The finance minister will be in a dilemma as to whether to come up with a populist budget or a structurally sound one. There are many policies that need to be put on the fast track.

There are economical issues like the mounting inflation and the widening fiscal deficit that also needs to be considered.

The industry was disappointed when Minimum Alternative Tax (MAT) was increased from 10% to 15%. This has hampered many companies profitability. Reduction in this tax figures tops the wish list of corporates.

An industry survey even suggests a complete abolishment of MAT, which is unlikely; however a reduction can be a possibility. If not for all companies it should at least be abolished for infrastructure companies.

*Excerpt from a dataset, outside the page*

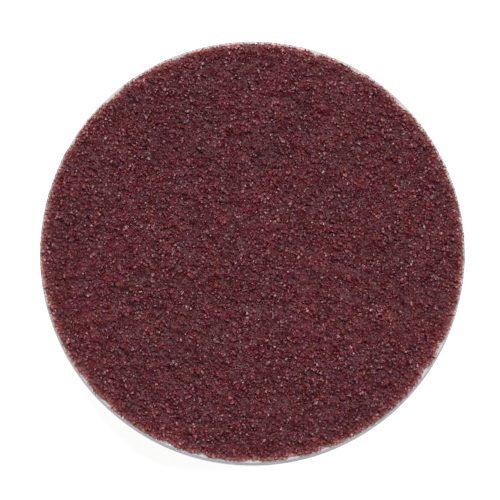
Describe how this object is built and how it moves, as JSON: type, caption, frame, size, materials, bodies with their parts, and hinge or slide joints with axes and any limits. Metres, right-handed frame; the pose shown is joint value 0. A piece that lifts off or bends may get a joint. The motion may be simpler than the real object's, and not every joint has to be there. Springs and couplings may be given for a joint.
{
  "type": "quick-change sanding disc",
  "caption": "Round quick-change sanding disc with a red grit face, a pale cloth backing and a moulded button with a coarse threaded stud on its back.",
  "frame": {"origin": "centre of the flat end of the threaded stud, on which the disc stands", "axes": "+Z along the disc's axis, from the stud's end to the grit face; X and Y lie across the disc"},
  "size_m": [0.05, 0.05, 0.0092],
  "materials": {
    "red_grit": "grit",
    "pale_cloth": "woven",
    "black_nylon": "satin"
  },
  "bodies": {
    "root": {"abrasive_coat": "red_grit", "backing_cloth": "pale_cloth", "fastener_button": "black_nylon"}
  },
  "joints": []
}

Other major tax proposal is regarding the surcharge and cess.  Surcharge on income tax was at 2.5% and was increased to 10%.

The recent bill in 2007 has exempted companies with taxable income less than Rs1 crore from surcharge. The industry expects that the surcharge should be lowered or even abolished on individual as well as companies and that the education cess should not be levied separately and included in direct tax collection.

Export Oriented Units (EOUs) operational from the year 2005-2006 can only claim tax benefits till year 2011 as against the full benefit of 10 years which is enjoyed by existing EOU's. This is a provision which needs to be extended for encouraging exports. Industry expects that this period should be extended by at least 5 years.
Derivative trading and hedging done by banks to develop the derivative markets in India should not be treated as speculative transaction like they are as of now.

There is a minor expectation that these transactions will be considered as a regular business activity and be treated for income tax purposes.